ENVS 5225. Natural Environments of Georgia (1-14-3) Prerequisites: BIOL 1215, GEOL 1221, and GEOL 1222. The geological framework and natural plant and animal communities of Georgia, examined through a series of weekend field trips to selected locations in the Ridge and Valley, Blue Ridge, Piedmont, and Coastal Plain provinces. Recommended for teachers and students wanting to broaden their knowledge of Georgia's geology, flora, and fauna. Some travel expenses will be paid by the students. (Course fee required.)
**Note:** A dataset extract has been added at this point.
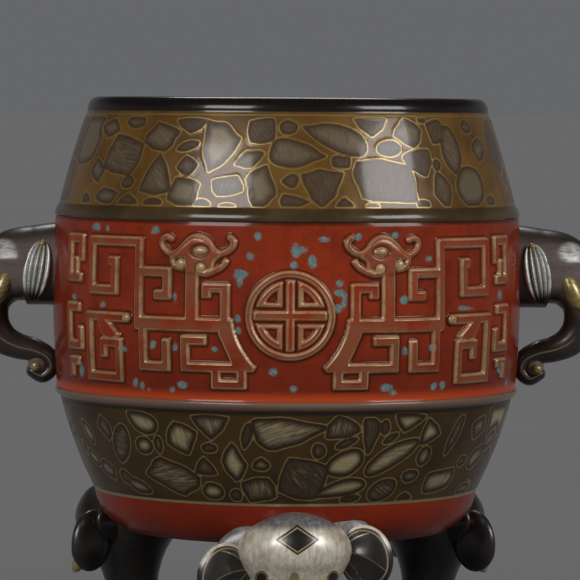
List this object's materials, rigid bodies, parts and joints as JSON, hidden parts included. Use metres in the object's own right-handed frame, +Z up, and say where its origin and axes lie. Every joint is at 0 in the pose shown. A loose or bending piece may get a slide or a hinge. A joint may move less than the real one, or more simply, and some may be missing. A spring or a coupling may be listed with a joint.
{
  "type": "tripod incense burner",
  "caption": "Barrel-shaped porcelain incense bowl on elephant-head feet, with elephant-head handles and a band of moulded fret dragons; stands open, holds ash and incense.",
  "frame": {"origin": "on the ground, on the axis of the bowl", "axes": "+Z up out of the mouth, X through the two handles, -Y towards the front roundel and the front foot"},
  "size_m": [0.2226, 0.1658, 0.1923],
  "materials": {
    "glaze": "glossy over-glaze enamels in coral red, brown, black and gold"
  },
  "bodies": {
    "root": {"censer": "glaze"}
  },
  "joints": []
}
ENVS 5226. Culture and Environment (3-0-3) Prerequisites: ANTH 1105 and ENVS 1105 or ENVS 3126; or Department Approval. This course explores how societies in the past have not only adapted to their environments, but how they have manipulated and transformed their ecosystems, and how these processes in turn have shaped economic, demographic, political, social, and ideological, aspects of human populations. We will examine the development of theory regarding the emergence and history of ecological thinking in anthropology, and follow the development of varied approaches and major controversies, many of which remain unresolved today. The course will also utilize case studies from anthropology, archaeology and palaeoecology to evaluate changing interactions between the natural environment and human societies.

ENVS 5315. Stream Ecology (1-4-3) Prerequisites: BIOL 3217, CHEM 1211, PHYS 1111 with a grade of "C" or better. This course examines the implications of water flow on the biota, chemistry, and physics of freshwater river and stream ecosystems. Laboratory exercises apply practical research methods to understand causes of human created environmental problems such as habitat degradation, biodiversity declines, and eutrophication.
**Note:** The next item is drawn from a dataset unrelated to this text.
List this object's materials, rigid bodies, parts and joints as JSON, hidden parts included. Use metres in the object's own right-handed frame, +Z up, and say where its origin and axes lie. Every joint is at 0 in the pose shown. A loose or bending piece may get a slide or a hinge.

ENVS 5365. Limnology: Freshwater Ecology (1-4-3) Prerequisite: CHEM 1121, PHYS 1111, MATH 1125 with a grade of "C" or better. Investigates how ecology, chemistry and physical processes interact to structure lakes and wetlands. Laboratory exercises apply modern limnological methods to examine scientific and environmental issues affecting lakes, reservoirs, and wetlands in the Southeastern US.
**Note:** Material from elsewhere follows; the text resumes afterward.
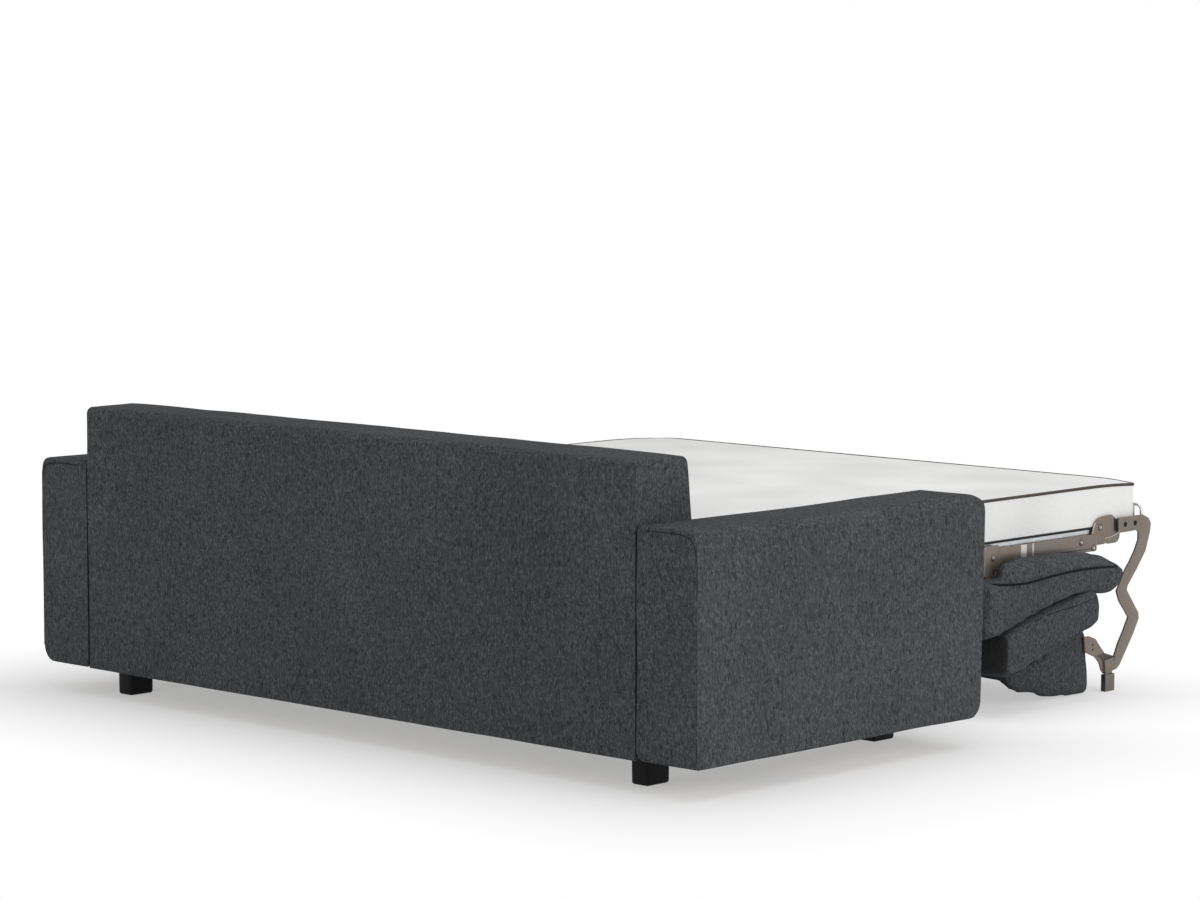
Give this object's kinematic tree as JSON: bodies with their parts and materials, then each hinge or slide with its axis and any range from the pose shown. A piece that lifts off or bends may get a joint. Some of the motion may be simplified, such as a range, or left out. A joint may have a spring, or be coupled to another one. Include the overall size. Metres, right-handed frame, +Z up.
{
  "type": "sleeper sofa",
  "caption": "Upholstered sleeper sofa whose seat and back cushions fold over and under to open a flat bed on zigzag steel legs",
  "frame": {"origin": "centre of the overall box at floor level, with the bed open", "axes": "+X across the sofa, +Y towards the back, +Z up"},
  "size_m": [2.397, 2.137, 0.7775],
  "materials": {
    "black_plastic": "matt black",
    "bright_steel": "bright galvanised steel",
    "charcoal_fabric": "soft woven upholstery in dark grey",
    "dark_steel": "black oxide",
    "frame_steel": "satin bronze grey paint",
    "mattress_cover": "white quilted ticking",
    "pad_plastic": "bronze grey nylon",
    "slat_wood": "bent beech slats",
    "timber": "plain sawn softwood and ply"
  },
  "bodies": {
    "sofa_shell": {"arm_cover_left": "charcoal_fabric", "arm_cover_right": "charcoal_fabric", "arm_frame_left": "timber", "arm_frame_right": "timber", "back_board": "timber", "back_cover": "charcoal_fabric", "back_crest": "charcoal_fabric", "back_lower_rail": "timber", "back_post_left": "timber", "back_post_right": "timber", "base_rail_left": "timber", "base_rail_right": "timber", "bracket_bolts": "dark_steel", "pivot_bracket_left": "frame_steel", "pivot_bracket_right": "frame_steel", "sofa_foot_front_left": "black_plastic", "sofa_foot_front_right": "black_plastic", "sofa_foot_rear_left": "black_plastic", "sofa_foot_rear_right": "black_plastic"},
    "head_section": {"head_cross_tubes": "bright_steel", "head_side_rails": "bright_steel", "head_slats": "slat_wood", "head_swing_plate_left": "frame_steel", "head_swing_plate_right": "frame_steel", "mattress_head": "mattress_cover"},
    "middle_section": {"mattress_middle": "mattress_cover", "middle_cross_tubes": "bright_steel", "middle_front_plates": "frame_steel", "middle_hinge_pins": "bright_steel", "middle_rear_plates": "frame_steel", "middle_side_rails": "bright_steel", "middle_slats": "slat_wood"},
    "guide_links": {"guide_link_left": "frame_steel", "guide_link_right": "frame_steel"},
    "foot_section": {"backrest_hinge_arms": "dark_steel", "corner_plate_left": "frame_steel", "corner_plate_right": "frame_steel", "fold_plates": "frame_steel", "foot_cross_tubes": "bright_steel", "foot_side_rails": "bright_steel", "foot_slats": "slat_wood", "mattress_foot": "mattress_cover", "mattress_hoops": "bright_steel", "rear_bar_plate_left": "frame_steel", "rear_bar_plate_right": "frame_steel", "rivets": "bright_steel", "seat_board": "timber", "seat_cushion": "charcoal_fabric", "side_bar_left": "frame_steel", "side_bar_right": "frame_steel"},
    "legs": {"foot_bracket_left": "frame_steel", "foot_bracket_right": "frame_steel", "leg_left": "frame_steel", "leg_pad_left": "pad_plastic", "leg_pad_right": "pad_plastic", "leg_right": "frame_steel"},
    "backrest": {"back_cushion": "charcoal_fabric", "back_panel": "charcoal_fabric", "backrest_board": "timber", "backrest_hinge_leaves": "dark_steel"}
  },
  "joints": [
    {"name": "bed_fold", "type": "hinge", "parent": "sofa_shell", "child": "head_section", "pos_m": [0, 0.8875, 0.479], "axis": [1, 0, 0], "range_deg": [0, 90]},
    {"name": "middle_hinge", "type": "hinge", "parent": "head_section", "child": "middle_section", "pos_m": [0, 0.6085, 0.561], "axis": [1, 0, 0], "range_deg": [-90, 0]},
    {"name": "guide_pivot", "type": "hinge", "parent": "sofa_shell", "child": "guide_links", "pos_m": [0, 0.8875, 0.419], "axis": [1, 0, 0], "range_deg": [0, 90]},
    {"name": "foot_hinge", "type": "hinge", "parent": "middle_section", "child": "foot_section", "pos_m": [0, -0.2165, 0.561], "axis": [-1, 0, 0], "range_deg": [0, 180]},
    {"name": "leg_pivot", "type": "hinge", "parent": "foot_section", "child": "legs", "pos_m": [0, -0.9515, 0.447], "axis": [-1, 0, 0], "range_deg": [0, 22]},
    {"name": "backrest_hinge", "type": "hinge", "parent": "foot_section", "child": "backrest", "pos_m": [0, -0.7535, 0.29], "axis": [-1, 0, 0], "range_deg": [0, 90]}
  ],
  "couplings": [
    {"joint": "middle_hinge", "follows": "bed_fold", "ratio": -1},
    {"joint": "guide_pivot", "follows": "bed_fold", "ratio": 1},
    {"joint": "foot_hinge", "follows": "bed_fold", "ratio": 2},
    {"joint": "leg_pivot", "follows": "bed_fold", "ratio": 0.24444},
    {"joint": "backrest_hinge", "follows": "bed_fold", "ratio": 1}
  ]
}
ENVS 6109. Environmental Air Quality (3-0-3) Study of the structure and composition of the atmosphere, methods of analysis of pollutants in the atmosphere, and ozone depletion. Emphasis on transport and diffusion of atmospheric pollutants from the micro scale to the global scale, as well as an examination of global climate change.

ENVS 6206. Water Resources Management (3-3-4) An examination of fluvial and wetland ecosystems and their dynamics, as well as common practices in the management and maintenance of these resources. Topics will include analysis of open-channel hydrology and hydraulics, flood control and analysis, regulated river management, wetlands hydrology, and management alternatives for wetland ecosystems. (Course fee required.)

ENVS 6235. Introduction to Geographic Information and Global Positioning Systems (3-2-4) How to use GIS and GPS to portray existing spatial datasets, create new datasets and analyze datasets with emphasis on environmental applications, especially the analysis of change in environmental conditions on a landscape scale. Projects will require lab time beyond that scheduled. (Course fee required.)

ENVS 7145. Land Use and Waste Management (3-0-3) Prerequisites: ENVS 5165 and ENVS 7115 recommended. Recommended for Advanced students in Environmental Science program. Analysis of the geological factors in urban planning and facilities siting, and the development and operation of urban waste disposal facilities. Topics include theory and methods of isolating water resources, floodplain protection and development, recycling systems, hazardous and radioactive waste containment, geology of site development for larger facilities, and assessment of geotechnical hazards.